Abräumer des Abends waren natürlich die „Handwerker“. Zentrale Figur war der Bottom des Tarq Nazmi. Er trumpfte mit seinem kräftigen Bariton auf, auch wenn manchesmal etwas weniger mehr gewesen wäre. Darstlellerisch war er ebenfalls sehr überzeugend. Ebenfalls sehr gut der Flute des Michael Laurenz. Er verfügt über eine sehr markante Charakterstimme, mit der e rauch gestalterisch sehr viel bewirkt. Darstellerisch war er sehr amüsant. Auch Lukas Jacobski überzeugte als Quince mit schöner Bass-Stimme und engagiertem Spiel. Dumitru Madarasan, Andrew Owens und Kristjan Johannesson vervollständigen die Truppe. Günes Gürle und Ann-Bett Solvang blieben als Theseus und Hippolyta eher unauffällig.

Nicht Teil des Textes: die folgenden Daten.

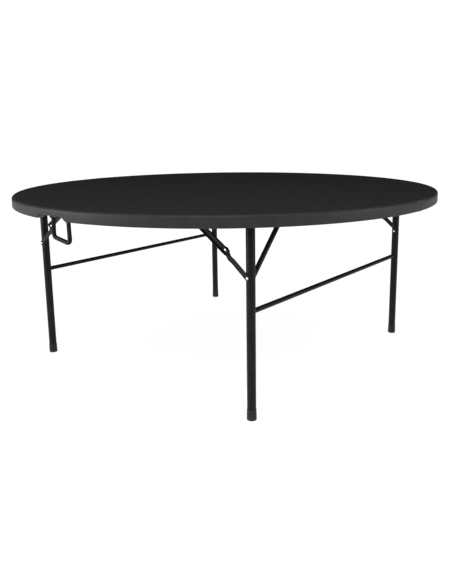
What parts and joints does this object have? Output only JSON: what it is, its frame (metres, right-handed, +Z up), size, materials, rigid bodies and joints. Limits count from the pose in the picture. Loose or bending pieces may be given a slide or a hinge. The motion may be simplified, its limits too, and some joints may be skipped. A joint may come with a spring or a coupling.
{
  "type": "folding table",
  "caption": "Large round folding table: a moulded top in two half-moons, with tube leg frames that fold flat under it and a carrying handle at the rim.",
  "frame": {"origin": "on the floor under the middle of the round top", "axes": "+Z up; X along the joint between the two half-moon tops; Y along the pivot tubes of the leg frames; the carrying handle is at -Y"},
  "size_m": [1.83, 1.8301, 0.74],
  "materials": {
    "moulded_top": "black blow-moulded polyethylene with a fine pebble grain",
    "black_paint": "black semi-gloss powder coat on steel",
    "cap_plastic": "black moulded cap plastic",
    "handle_plastic": "black moulded plastic",
    "zinc": "bright zinc plate"
  },
  "bodies": {
    "root": {"top_half_front": "moulded_top", "top_half_back": "moulded_top", "seam_plates": "black_paint", "seam_screws": "zinc", "handle_bracket": "black_paint", "handle_pins": "zinc", "handle_screws": "zinc", "brace_bracket_a_front": "black_paint", "brace_bracket_a_back": "black_paint", "saddle_a_front": "black_paint", "saddle_a_back": "black_paint", "saddle_screws_a": "zinc", "bracket_screws_a": "zinc", "bracket_pins_a": "zinc", "brace_bracket_b_front": "black_paint", "brace_bracket_b_back": "black_paint", "saddle_b_front": "black_paint", "saddle_b_back": "black_paint", "saddle_screws_b": "zinc", "bracket_screws_b": "zinc", "bracket_pins_b": "zinc"},
    "leg_frame_a": {"leg_a_front": "black_paint", "leg_a_back": "black_paint", "crossbar_a": "black_paint", "pivot_tube_a": "black_paint", "stay_rod_a": "black_paint", "foot_cap_a_front": "cap_plastic", "foot_cap_a_back": "cap_plastic", "leg_plugs_a": "cap_plastic", "leg_rivets_a": "zinc"},
    "link_a_front": {"brace_link_a_front": "black_paint", "elbow_stud_a_front": "zinc"},
    "channel_a_front": {"brace_channel_a_front": "black_paint", "elbow_rivet_a_front": "zinc"},
    "link_a_back": {"brace_link_a_back": "black_paint", "elbow_stud_a_back": "zinc"},
    "channel_a_back": {"brace_channel_a_back": "black_paint", "elbow_rivet_a_back": "zinc"},
    "leg_frame_b": {"leg_b_front": "black_paint", "leg_b_back": "black_paint", "crossbar_b": "black_paint", "pivot_tube_b": "black_paint", "stay_rod_b": "black_paint", "foot_cap_b_front": "cap_plastic", "foot_cap_b_back": "cap_plastic", "leg_plugs_b": "cap_plastic", "leg_rivets_b": "zinc"},
    "link_b_front": {"brace_link_b_front": "black_paint", "elbow_stud_b_front": "zinc"},
    "channel_b_front": {"brace_channel_b_front": "black_paint", "elbow_rivet_b_front": "zinc"},
    "link_b_back": {"brace_link_b_back": "black_paint", "elbow_stud_b_back": "zinc"},
    "channel_b_back": {"brace_channel_b_back": "black_paint", "elbow_rivet_b_back": "zinc"},
    "handle": {"handle": "handle_plastic"}
  },
  "joints": [
    {"name": "leg_frame_a_fold", "type": "hinge", "parent": "root", "child": "leg_frame_a", "pos_m": [-0.561, 0, 0.694], "axis": [0, -1, 0], "range_deg": [0, 90]},
    {"name": "link_a_front_turn", "type": "hinge", "parent": "leg_frame_a", "child": "link_a_front", "pos_m": [-0.561, -0.605, 0.51], "axis": [0, -1, 0], "range_deg": [0, 46.17]},
    {"name": "channel_a_front_turn", "type": "hinge", "parent": "root", "child": "channel_a_front", "pos_m": [-0.331, -0.6102, 0.694], "axis": [0, -1, 0], "range_deg": [-35.02, 0]},
    {"name": "link_a_back_turn", "type": "hinge", "parent": "leg_frame_a", "child": "link_a_back", "pos_m": [-0.561, 0.565, 0.51], "axis": [0, -1, 0], "range_deg": [0, 46.17]},
    {"name": "channel_a_back_turn", "type": "hinge", "parent": "root", "child": "channel_a_back", "pos_m": [-0.331, 0.5702, 0.694], "axis": [0, -1, 0], "range_deg": [-35.02, 0]},
    {"name": "leg_frame_b_fold", "type": "hinge", "parent": "root", "child": "leg_frame_b", "pos_m": [0.561, 0, 0.694], "axis": [0, 1, 0], "range_deg": [0, 90]},
    {"name": "link_b_front_turn", "type": "hinge", "parent": "leg_frame_b", "child": "link_b_front", "pos_m": [0.561, -0.565, 0.51], "axis": [0, 1, 0], "range_deg": [0, 46.17]},
    {"name": "channel_b_front_turn", "type": "hinge", "parent": "root", "child": "channel_b_front", "pos_m": [0.331, -0.5702, 0.694], "axis": [0, 1, 0], "range_deg": [-35.02, 0]},
    {"name": "link_b_back_turn", "type": "hinge", "parent": "leg_frame_b", "child": "link_b_back", "pos_m": [0.561, 0.605, 0.51], "axis": [0, 1, 0], "range_deg": [0, 46.17]},
    {"name": "channel_b_back_turn", "type": "hinge", "parent": "root", "child": "channel_b_back", "pos_m": [0.331, 0.6102, 0.694], "axis": [0, 1, 0], "range_deg": [-35.02, 0]},
    {"name": "handle_swing", "type": "hinge", "parent": "root", "child": "handle", "pos_m": [-0.018, -0.87, 0.704], "axis": [1, 0, 0], "range_deg": [-88, 88]}
  ],
  "couplings": [
    {"joint": "link_a_front_turn", "follows": "leg_frame_a_fold", "ratio": 0.50745},
    {"joint": "channel_a_front_turn", "follows": "leg_frame_a_fold", "ratio": -0.38355},
    {"joint": "link_a_back_turn", "follows": "leg_frame_a_fold", "ratio": 0.50745},
    {"joint": "channel_a_back_turn", "follows": "leg_frame_a_fold", "ratio": -0.38355},
    {"joint": "link_b_front_turn", "follows": "leg_frame_b_fold", "ratio": 0.50745},
    {"joint": "channel_b_front_turn", "follows": "leg_frame_b_fold", "ratio": -0.38355},
    {"joint": "link_b_back_turn", "follows": "leg_frame_b_fold", "ratio": 0.50745},
    {"joint": "channel_b_back_turn", "follows": "leg_frame_b_fold", "ratio": -0.38355}
  ]
}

Bleibt zum Schluß noch die hier aufgewertete Rolle des Puck. Im Gegensatz zu anderen Produktionen wurde er hier von einer Frau, Maresi Riegner, gespielt, wohl um die Knabenhaftigkeit darzustellen. Sie sprach sehr deutlich und war darstellerisch in dem ihr vorgebenen Rahmen durchaus überzeugend. Gut auch die St. Florianer Sängerknaben (Einstudierung: Franz Farnberger) inklusive ihrer vier Solisten.
Am Ende viel Jubel für alle Mitwirkenden.